In the distributed environment, to meet the availability and reliability requirements, the key point is to improve them for the transaction logs. Like what AWS Aurora
has said "log is the database", if the logs are persisted reliably, then the Durability
will be held.
In a single machine database like MySQL, it's achieved by persisting InnoDB redo logs to the disk before return results to the client, obviously the logs could be lost if the single node fails. To persist the logs more reliably, replicas are needed so the distributed system
is introduced. The difficult thing is how to make sure the logs are exactly the same in different replicas.
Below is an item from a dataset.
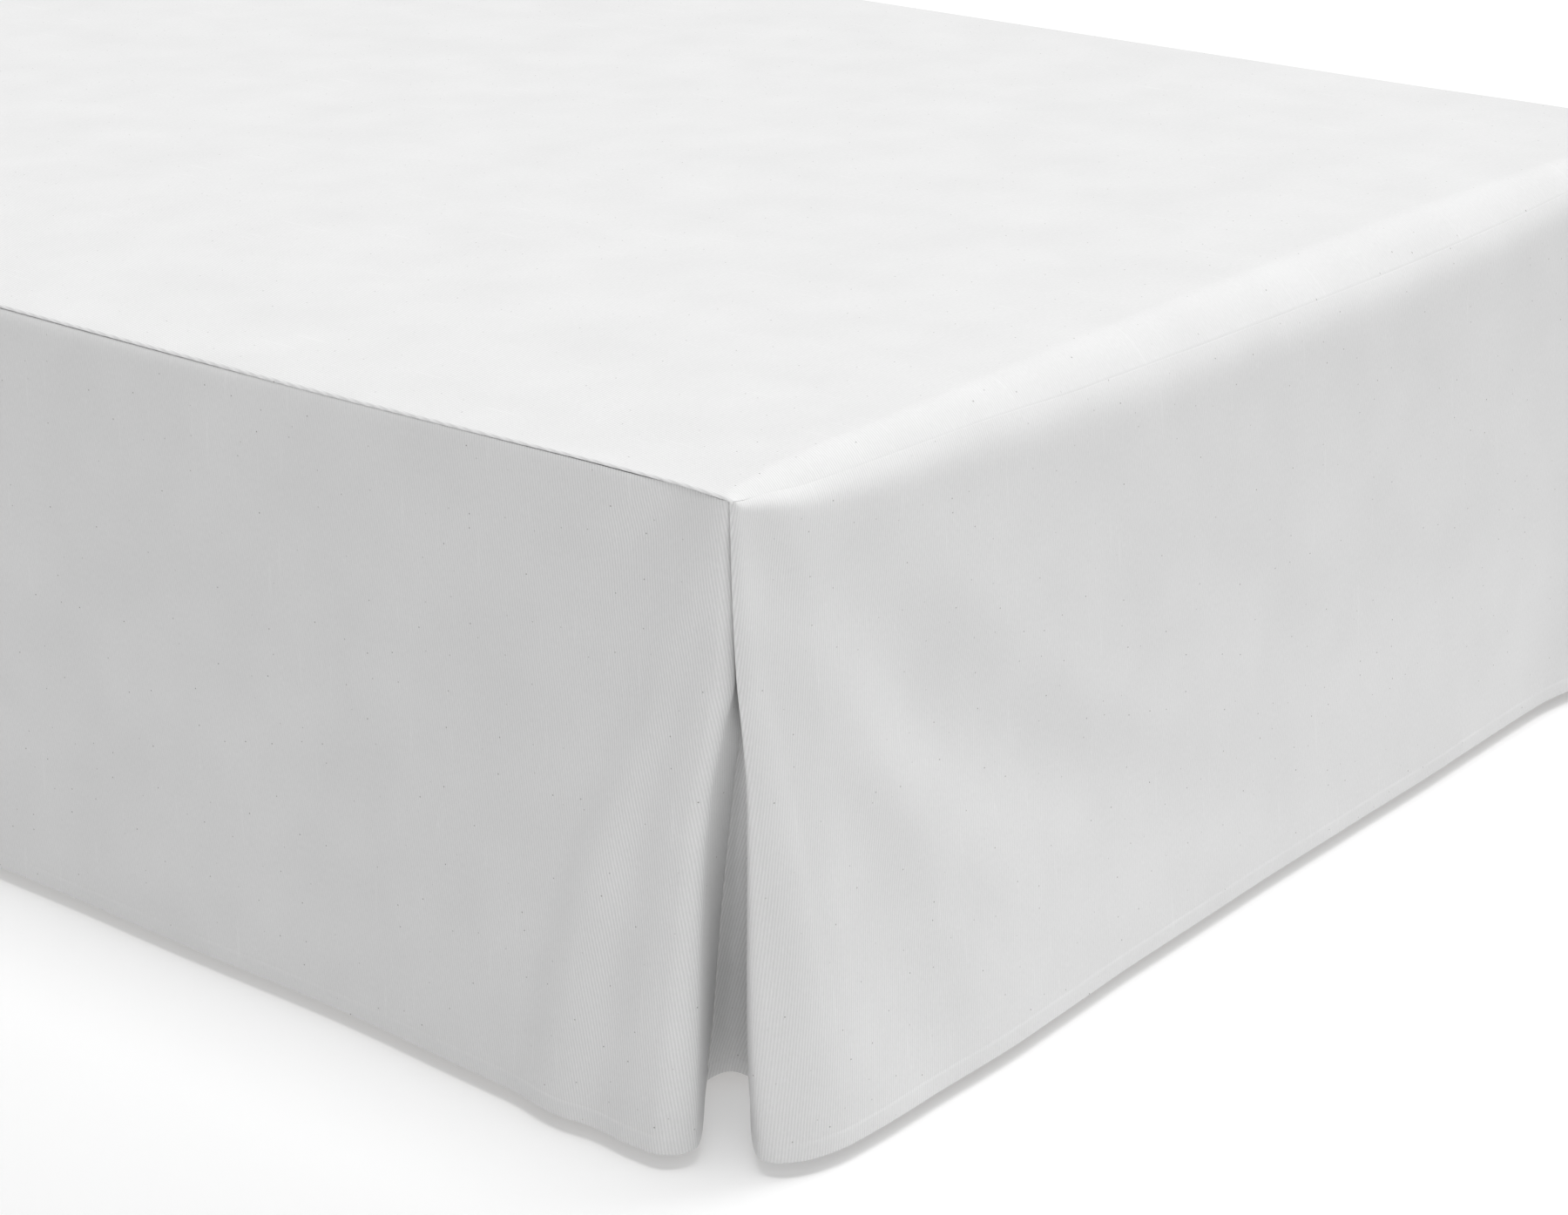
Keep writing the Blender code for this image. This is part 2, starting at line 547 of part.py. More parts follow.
def legs(material, collection):
    """Three pairs of turned legs, set in from the sides so that the pleats hang free."""
    height = BASE_BOTTOM - SEAT_GAP
    half_length = DECK_LENGTH / 2 - LEG_INSET_ALONG
    half_width = DECK_WIDTH / 2 - LEG_INSET_ACROSS
    for row, along in (("foot", -half_length), ("middle", 0.0), ("head", half_length)):
        for side, x_sign in (("left", -1), ("right", 1)):
            turned = bmesh.new()
            bmesh.ops.create_cone(
                turned, cap_ends=True, segments=LEG_SIDES,
                radius1=LEG_FOOT_RADIUS, radius2=LEG_TOP_RADIUS, depth=height,
            )
            name = "leg_" + row + "_" + side
            mesh = bpy.data.meshes.new(name)
            turned.to_mesh(mesh)
            turned.free()
            mesh.shade_smooth()
            mesh.set_sharp_from_angle(angle=SHARP_FROM)
            mesh.materials.append(material)
            leg = bpy.data.objects.new(name, mesh)
            leg.location = (x_sign * half_width, (FOOT_Y + HEAD_Y) / 2 + along, height / 2)
            collection.objects.link(leg)


def finish(name, colour, roughness):
    """A Principled material with one colour."""
    material = bpy.data.materials.new(name)
    material.use_nodes = True
    shader = material.node_tree.nodes["Principled BSDF"]
    shader.inputs["Base Color"].default_value = colour
    shader.inputs["Roughness"].default_value = roughness
    shader.inputs["Metallic"].default_value = 0.0
    return material


def main():
    clear_scene()
    collection = bpy.data.collections.new("Bed skirt")
    bpy.context.scene.collection.children.link(collection)
    left = Corner(-1, PLEAT_LEFT, PLEAT_AXIS_LEFT, LEFT_RUN, LEFT_FOLDS, LEFT_LIFT)
    right = Corner(1, PLEAT_RIGHT, PLEAT_AXIS_RIGHT, RIGHT_RUN, RIGHT_FOLDS, RIGHT_LIFT)

    deck_sheet("deck", left, right, finish("Deck drill", WHITE_DRILL, 0.9), collection)
    side_drop("side_drop_left", left, finish("Left drop drill", WHITE_DRILL, 0.9), collection)
    side_drop("side_drop_right", right, finish("Right drop drill", WHITE_DRILL, 0.9), collection)
    foot_drop("foot_drop", left, right, finish("Foot drop drill", WHITE_DRILL, 0.9), collection)
    pleat_insert("pleat_insert_left", left, finish("Left insert drill", WHITE_DRILL, 0.9), collection)
    pleat_insert("pleat_insert_right", right, finish("Right insert drill", WHITE_DRILL, 0.9), collection)
    bed_base("bed_base", finish("Base cover", BASE_COVER, 0.85), collection)
    legs(finish("Beech", BEECH, 0.5), collection)


main()
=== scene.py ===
"""A tailored white bed skirt over a plain bed base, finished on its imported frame.

Metres, +Z up, the foot towards -Y and the open head end towards +Y. Each cloth piece is a fine grid
laid on the shape in which it hangs, with its seams, hem, creases and unevenness, and then given its
thickness.
"""

import math
from bisect import bisect_right

import bmesh
import bpy
from mathutils import Matrix, Vector, noise


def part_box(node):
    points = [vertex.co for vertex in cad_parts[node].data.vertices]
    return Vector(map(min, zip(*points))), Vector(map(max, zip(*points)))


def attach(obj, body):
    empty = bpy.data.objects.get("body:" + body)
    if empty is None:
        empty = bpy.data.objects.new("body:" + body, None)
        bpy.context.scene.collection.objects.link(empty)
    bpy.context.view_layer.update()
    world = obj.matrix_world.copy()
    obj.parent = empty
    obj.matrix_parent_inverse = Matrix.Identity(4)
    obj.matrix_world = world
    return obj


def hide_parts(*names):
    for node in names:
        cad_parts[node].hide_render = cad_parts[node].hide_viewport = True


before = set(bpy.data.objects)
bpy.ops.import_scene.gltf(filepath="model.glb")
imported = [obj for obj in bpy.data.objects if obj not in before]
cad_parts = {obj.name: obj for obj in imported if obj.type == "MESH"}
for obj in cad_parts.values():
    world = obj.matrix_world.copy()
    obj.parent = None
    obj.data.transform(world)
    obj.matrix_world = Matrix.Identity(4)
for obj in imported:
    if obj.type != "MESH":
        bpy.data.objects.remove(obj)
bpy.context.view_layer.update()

MM = 0.001

# ---------------------------------------------------------------- sizes

DROP = 0.350  # as sewn, from the deck to the hem
CLOTH = 0.8 * MM  # a drill's real thickness
HALF_CLOTH = CLOTH / 2
HEM_HEIGHT = 10 * MM
RIM_SOFTNESS = 0.2 * MM  # how round the cloth's edges are
RIM_ANGLE = math.radians(60)  # an edge of its mesh that bends further is one of them

_, deck_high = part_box("deck")
foot_low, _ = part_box("foot_drop")
base_low, base_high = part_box("bed_base")
SIDE_X = deck_high.x
DECK_WIDTH = 2 * SIDE_X
HEAD_Y = deck_high.y
DECK_LENGTH = 1.905  # a twin's
FOOT_Y = HEAD_Y - DECK_LENGTH
HEM_Z = foot_low.z
DECK_MID_Z = HEM_Z + DROP - HALF_CLOTH

# ---------------------------------------------------------------- how the skirt hangs

# The pleats. "below" is the share of the drop below the deck. The rest is in mm, in the pleat's own
# axes: "across" from its centre line towards the foot's flap, "inward" from the deck's corner. foot_*
# and side_* are the flaps' folds, back_* are the two seams of the inner panel.
PLEAT_COLUMNS = (
    "below", "foot_across", "foot_inward", "side_across", "side_inward",
    "back_foot_across", "back_foot_inward", "back_side_across", "back_side_inward",
)
PLEAT_LEFT = (
    (0.00, -1.0, 1.2, -1.6, 3.6, 2.6, 17.0, -4.6, 17.0),
    (0.07, -0.5, 2.6, -1.0, 6.6, 3.0, 18.0, -4.2, 18.0),
    (0.18, 0.6, 2.0, 0.2, 7.4, 4.4, 19.5, -2.6, 19.2),
    (0.26, 2.0, 2.0, 0.2, 8.2, 6.4, 21.0, 1.0, 20.5),
    (0.34, 4.8, 2.6, -5.0, 9.2, 7.5, 24.0, 2.4, 23.0),
    (0.44, 7.6, 3.4, -11.5, 11.4, 8.5, 34.0, -0.6, 32.0),
    (0.56, 8.2, 4.2, -15.8, 12.8, 8.2, 46.0, -4.4, 44.0),
    (0.68, 8.4, 4.6, -17.8, 13.8, 7.4, 59.0, -8.0, 56.0),
    (0.80, 9.0, 4.4, -19.2, 14.4, 6.6, 72.5, -10.9, 68.5),
    (0.90, 10.6, 3.6, -20.2, 14.4, 6.4, 82.5, -13.4, 78.5),
    (1.00, 13.5, 2.4, -21.3, 14.0, 6.4, 91.5, -16.5, 87.5),
)
PLEAT_RIGHT = (
    (0.00, -1.0, 1.2, -1.8, 4.0, 4.0, 17.0, -4.0, 17.0),
    (0.20, 0.6, 1.6, 0.2, 6.5, 5.4, 19.0, -2.8, 19.0),
    (0.34, 3.0, 2.6, 1.4, 8.5, 6.5, 24.0, -1.0, 23.0),
    (0.50, 6.5, 4.4, -5.0, 11.5, 8.0, 39.0, -5.0, 36.0),
    (0.75, 9.5, 7.0, -12.0, 15.0, 8.5, 62.0, -11.0, 58.0),
    (1.00, 14.0, 10.0, -18.0, 17.0, 9.0, 84.0, -14.0, 80.0),
)
PLEAT_AXIS_LEFT = math.radians(39.2)  # from the foot's line to the pleat's centre line
PLEAT_AXIS_RIGHT = math.radians(43.0)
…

Often we will use some consensus algorithms to replicate logs to different nodes, the CAP
theory tells us the availability will increase and the possibility of losing logs becomes lower if more replicas are used.
In the architecture of tinykv
, Raft
is used as the consensus algorithm to replicate logs to replica nodes, and the code module is called raftStore
.
raftStore
will be responsible to replicate transaction logs or commit logs to different nodes, after the majority of the replicating members accept the logs successfully,
they are considered committed
and it's ok to respond to the client the write process could continue. This is the guarantee that once the transaction is committed, then all its write content is persisted to the disk at least on the majority nodes, so the Durability
of transaction ACID
is held in distributed environments.
With only the commit logs, read and write requests could not be served. The storage engine is used to apply or replay these logs and then it will serve these requests. In TiKV, rocksdb is used to build the storage engine layer. In tinykv, a similar storage engine badger is used, all the read and write requests will be processed by it. The difficult thing for the storage engine is to make itself as fast as possible while reducing the resources it needs.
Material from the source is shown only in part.